Greta Manini¹ (), Francisco Garre-Frutos², Fabiano Botta², Elisa Martín-Arévalo², Juan Lupiáñez²; ¹University of Verona, ²University of Granada

A central claim of the perceptual load theory (Forster & Lavie, 2008) is that high perceptual load prevents the processing of irrelevant distractors. In our recent work (Manini et al., 2025), we replicated the classic finding that distractors do not impair performance under high-load. However, we also observed an unexpected pattern: reaction times (RTs) were significantly faster on distractor-present than distractor-absent trials. Given that, in this task, the distractor is positioned outside the relevant search array, the absence of distractor processing should lead to no effect, rather than facilitation. Furthermore, these observations were accompanied by increased error rates, leading us to hypothesize that this reversed effect reflects spatially controlled attentional capture. That is, the distractor may act as an alerting stimulus that speeds responses, while attentional shifting toward its location is controlled early, since the distractor never corresponds to the target. To test this hypothesis, we first selected all the studies employing the same Forster and Lavie (2008) task, meta-analyzing the effect of the distractor presence. This revealed a significant and robust facilitation in high-load across the perceptual load literature.
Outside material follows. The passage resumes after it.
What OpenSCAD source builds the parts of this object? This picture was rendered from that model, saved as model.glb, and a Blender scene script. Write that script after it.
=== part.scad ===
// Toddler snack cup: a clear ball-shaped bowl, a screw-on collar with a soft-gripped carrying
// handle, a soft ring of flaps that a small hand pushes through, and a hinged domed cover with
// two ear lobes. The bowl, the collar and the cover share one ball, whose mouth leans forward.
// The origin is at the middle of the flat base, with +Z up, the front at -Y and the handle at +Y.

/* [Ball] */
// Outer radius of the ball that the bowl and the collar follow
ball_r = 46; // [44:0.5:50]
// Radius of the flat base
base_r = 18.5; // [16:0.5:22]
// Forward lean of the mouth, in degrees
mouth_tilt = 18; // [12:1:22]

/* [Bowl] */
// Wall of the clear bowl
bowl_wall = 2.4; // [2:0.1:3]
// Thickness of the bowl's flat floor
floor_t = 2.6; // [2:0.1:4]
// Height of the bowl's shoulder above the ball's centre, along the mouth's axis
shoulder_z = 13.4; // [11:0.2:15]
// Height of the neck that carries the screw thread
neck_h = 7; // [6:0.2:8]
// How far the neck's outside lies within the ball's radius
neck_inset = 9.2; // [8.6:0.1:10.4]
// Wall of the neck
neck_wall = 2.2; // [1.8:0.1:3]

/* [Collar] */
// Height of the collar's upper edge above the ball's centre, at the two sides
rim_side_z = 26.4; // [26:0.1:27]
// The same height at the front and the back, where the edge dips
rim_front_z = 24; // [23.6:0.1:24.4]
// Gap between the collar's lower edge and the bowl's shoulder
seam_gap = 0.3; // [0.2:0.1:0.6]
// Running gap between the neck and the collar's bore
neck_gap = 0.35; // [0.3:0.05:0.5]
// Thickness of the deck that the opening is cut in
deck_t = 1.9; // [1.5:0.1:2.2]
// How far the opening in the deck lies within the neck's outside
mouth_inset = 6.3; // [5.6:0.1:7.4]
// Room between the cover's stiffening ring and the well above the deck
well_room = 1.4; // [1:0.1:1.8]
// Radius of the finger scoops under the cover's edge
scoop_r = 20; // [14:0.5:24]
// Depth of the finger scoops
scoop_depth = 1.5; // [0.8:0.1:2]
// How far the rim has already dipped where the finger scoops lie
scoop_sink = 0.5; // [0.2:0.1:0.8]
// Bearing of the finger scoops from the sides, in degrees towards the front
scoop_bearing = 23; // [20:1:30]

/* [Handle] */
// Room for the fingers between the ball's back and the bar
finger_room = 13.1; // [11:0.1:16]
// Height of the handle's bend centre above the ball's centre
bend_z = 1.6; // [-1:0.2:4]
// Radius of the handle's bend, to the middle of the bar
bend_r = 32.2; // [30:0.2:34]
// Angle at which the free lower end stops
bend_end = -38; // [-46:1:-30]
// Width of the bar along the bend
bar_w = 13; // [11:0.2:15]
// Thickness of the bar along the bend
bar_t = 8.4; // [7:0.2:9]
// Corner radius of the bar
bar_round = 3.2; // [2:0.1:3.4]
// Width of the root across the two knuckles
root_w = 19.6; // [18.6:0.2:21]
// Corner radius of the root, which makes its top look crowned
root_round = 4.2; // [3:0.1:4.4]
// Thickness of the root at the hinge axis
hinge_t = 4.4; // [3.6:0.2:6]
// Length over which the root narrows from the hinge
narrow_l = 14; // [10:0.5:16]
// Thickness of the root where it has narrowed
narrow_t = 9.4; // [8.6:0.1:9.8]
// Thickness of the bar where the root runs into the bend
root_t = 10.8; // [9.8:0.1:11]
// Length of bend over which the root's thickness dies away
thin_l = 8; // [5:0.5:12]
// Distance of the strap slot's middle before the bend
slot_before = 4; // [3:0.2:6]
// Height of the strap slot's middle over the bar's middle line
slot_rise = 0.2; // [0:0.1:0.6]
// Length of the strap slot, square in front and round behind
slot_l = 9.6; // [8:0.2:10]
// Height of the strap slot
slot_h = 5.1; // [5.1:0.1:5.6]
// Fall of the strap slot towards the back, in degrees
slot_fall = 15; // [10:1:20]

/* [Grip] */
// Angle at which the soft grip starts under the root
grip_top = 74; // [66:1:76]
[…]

We then re-analyzed a subset of studies with open-access datasets available to test whether the target-distractor spatial proximity could be modulating search performance. This revealed that speed-ups were primarily driven by distractors appearing near the target, whereas distractors far from the target were associated with higher error rates. Overall, our findings demonstrate that distractors bias attention even in the absence of clear performance costs. This challenges the perceptual load theory’s claim that irrelevant distractors are not processed under high load, and supports our proposal that facilitation effects may instead reflect a form of controlled attentional capture.